Put Emmanuel Macron in some perspective, then. Yes, in word and comportment, he got too close to China during his recent visit there. He has put distance between France and the rest of Europe, between Europe and the US, between the west and Taiwan. No leader in the democratic world is more in need of an editor.

It is just that any one of his predecessors or successors might have done the same, or worse. France often wants to be a “third force” in the world. (Before the cold war was quite over, François Mitterrand proposed a European Confederation that would include Russia.) It also has more diplomatic and military clout than any other EU state. Put those realities together and “Europe”, to the degree that such an actor exists in world affairs, is never going to commit wholesale to the US line on China. The issue isn’t one impetuous man.
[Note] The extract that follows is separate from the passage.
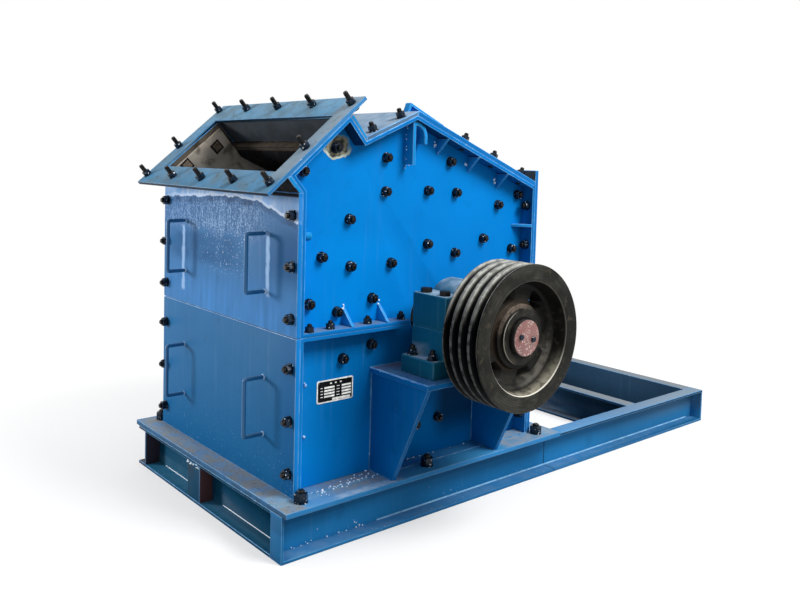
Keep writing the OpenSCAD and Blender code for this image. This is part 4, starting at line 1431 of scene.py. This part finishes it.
class CRUSHER_OT_roof(bpy.types.Operator):
    """Feed inlet, roof plates, gussets, lugs and brackets"""
    bl_idname = "crusher.roof"
    bl_label = "Inlet and roof"

    def execute(self, context):
        plated("inlet_flange", "inlet_enamel", "dusty_edge")
        # The lip plate's face under the mouth takes black scale, partly rust and partly
        # painted shade.
        plated("inlet_lip_plate", "trim_enamel", "housing_edge",
               other="black_scale", way=-INLET_UP)
        plated("inlet_back_plate", "trim_enamel", "liner_plate",
               other="dark_plate", way=-INLET_UP)
        plated("main_roof", "rear_enamel", "housing_edge",
               other="dark_plate", way=-ROOF_OUT)
        plated("valley_roof", "roof_enamel", "housing_edge",
               other="dark_plate", way=-VALLEY_OUT)
        for name in ("gussets_near", "gussets_far", "lifting_lugs", "peak_brackets"):
            plated(name, "trim_enamel", "housing_edge")
        return {"FINISHED"}


class CRUSHER_OT_handles(bpy.types.Operator):
    """Bent bar handles on the doors"""
    bl_idname = "crusher.handles"
    bl_label = "Door handles"

    def execute(self, context):
        sizes = context.scene.crusher_handles
        for node_name in ("handles_lower", "handles_upper"):
            least, most = low(node_name), high(node_name)
            half = sizes.bar / MM / 2
            grip = least.x + half
            lines = []
            for y in (least.y + half, most.y - half):
                lines.append([
                    (DOOR_FACE + 1, y, least.z + half), (grip, y, least.z + half),
                    (grip, y, most.z - half), (DOOR_FACE + 1, y, most.z - half),
                ])
            made = grown(node_name + "_bars", lines_mesh(node_name, lines), "Bent bar", {
                "Bar": sizes.bar, "Bend": sizes.bend, "Finish": finish("handle_enamel"),
            })
            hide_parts(node_name)
            rings = []
            for line in lines:
                for _, y, z in (line[0], line[-1]):
                    turns = [math.radians(45 * k) for k in range(9)]
                    rings.append([(DOOR_FACE - 1, y + half * math.cos(t),
                                   z + half * math.sin(t)) for t in turns])
            beads(node_name + "_welds", rings, coat="door_weld", width=8)
        return {"FINISHED"}


class CRUSHER_OT_data_plate(bpy.types.Operator):
    """Data plate with a generic pattern of bars and four rivets"""
    bl_idname = "crusher.data_plate"
    bl_label = "Data plate"

    def execute(self, context):
        least, most = low("data_plate"), high("data_plate")
        wide, tall = most.x - least.x, most.z - least.z
        work = bmesh.new()

        def place(u, v, w):
            return at(least.x + u, most.y - w, most.z - v)

        def field(gap, corner):
            return rounded([
                (gap, gap, corner), (wide - gap, gap, corner),
                (wide - gap, tall - gap, corner), (gap, tall - gap, corner),
            ])

        thick = most.y - least.y
        prism(work, field(0, 7), 0, thick - 0.3, place)
        plate = solid("data_plate", work, "data_plate_cream")
        piece("data_plate_sheet", plate, FIXED, ("data_plate",))
        work = bmesh.new()
        prism(work, field(4, 5), 0.1, thick, place)
        black = solid("data_plate_field", work, "data_plate_black")
        piece("data_plate_field", black, FIXED)
        work = bmesh.new()

        def bar(u0, v0, u1, v1):
            corners = [(u0, v0), (u1, v0), (u1, v1), (u0, v1)]
            prism(work, [(wide * u, tall * v) for u, v in corners],
                  thick - 0.2, thick + 0.25, place)

        for u in (0.38, 0.51, 0.65):
            bar(u - 0.025, 0.14, u + 0.025, 0.2)
        for row in range(4):
            v = 0.3 + 0.13 * row
            bar(0.2, v, 0.48, v + 0.08)
            bar(0.68, v, 0.94, v + 0.08)
            bar(0.1, v + 0.02, 0.16, v + 0.05)
            bar(0.54, v + 0.02, 0.62, v + 0.05)
        bar(0.42, 0.83, 0.92, 0.93)
        mesh = solid("data_plate_marks", work, "data_plate_cream")
        piece("data_plate_marks", mesh, FIXED)
        spots = [
            ((x, least.y + 0.1, z), (0, -1, 0))
            for x in (least.x + 6, most.x - 6) for z in (least.z + 6, most.z - 6)
        ]
        heads("data_plate_rivets", spots, 5, 1.5, sides=12, coat="turned_steel")
        return {"FINISHED"}


class CRUSHER_OT_inside(bpy.types.Operator):
    """Liners, breaker plate and the rotor's discs, pins and hammers"""
    bl_idname = "crusher.inside"
    bl_label = "Inside"

    def execute(self, context):
        for name in ("side_liner_near", "side_liner_far"):
            plated(name, "liner_plate", "liner_plate")
        plated("breaker_plate", "breaker_scale", "black_scale")
        for name in ("rotor_discs", "hammers"):
            plated(name, "rotor_steel", "rotor_steel", body=TURNING)
        plated("hammer_pins", "turned_steel", "turned_steel",
               body=TURNING)
        return {"FINISHED"}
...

There are reasons, beyond France, to doubt that America and Europe will ever be as one on China. First, the stakes aren’t the same. The US is defending a position as the number one power in the world. Neither Europe nor any of its constituent nations has had that status for about a century. Per se, the rise of a second power does not hit home in Berlin or Brussels quite as it does in Washington. (Though, as the European Commission president Ursula von der Leyen says, the way that power is wielded increasingly does.) There isn’t the same official commitment to maintaining supremacy because there isn’t the same supremacy.

Second, the US is, or could be, self-sufficient. It has the wherewithal in energy, agriculture and technology. In the art of etching billions of transistors on to a silicon chip, it is still working to reduce its exposure to outside forces. But it can at least contemplate “decoupling” (a phrase that its leaders use much less than we commentators, by the way) from China. That’s less true of a continent whose various dependencies were mortifyingly exposed when Russia invaded Ukraine. Europe is condemned by circumstance to play a cuter and more perfidious game.

Then there is the immutable fact of distance. If, in the end, even the most awkward nations in western Europe clung to the US during the cold war, it was because the Soviets were too near a problem to risk doing anything else. That isn’t true of China.

In his recent book, which deserves a less soppy title than How Asia Found Herself, the historian Nile Green wonders what and even where is that continent. So spread out, so varied in its civilisations, some of which were slow to contact and comprehend each other, Asia might be too capacious a thing to be defined.

Follow this thought a bit further, and you realise that even the US has a claim as an Asian country. This is not just a matter of several thousand miles of Pacific coastline. Or the demographic trends that suggest Asian-Americans will pass Hispanics as the largest immigrant group in the US by mid-century. It is sheer habit. Whether we date it from the opening of Japan (1853) or the Spanish-American War (1898), the US was a military factor in Asia long before it ever was in Europe. During the “isolationist” 1930s, it was in possession of the Philippines. Japan alone accounts for 31 per cent of active-duty US troops stationed abroad. California, the most important cultural, technological and military state, is Asia-facing in more than just the physical sense.

The US feels every power shift in Asia with the sensitivity of, if not quite a local, then something far more than a remote trading partner and security guarantor. This level of psychic investment in that “theatre” does not exist among the governing class of any European capital.

None of this means that Macron’s own vision of China will ever carry the day in Europe. There is too much mistrust of French motives. And in Britain, Germany, Poland and the Baltics, too much deference to America. But nor can Europe ever match the US view of China, either in content or in the awesome priority it is accorded. How could it? Macron counts himself a man of destiny. Geography is destiny.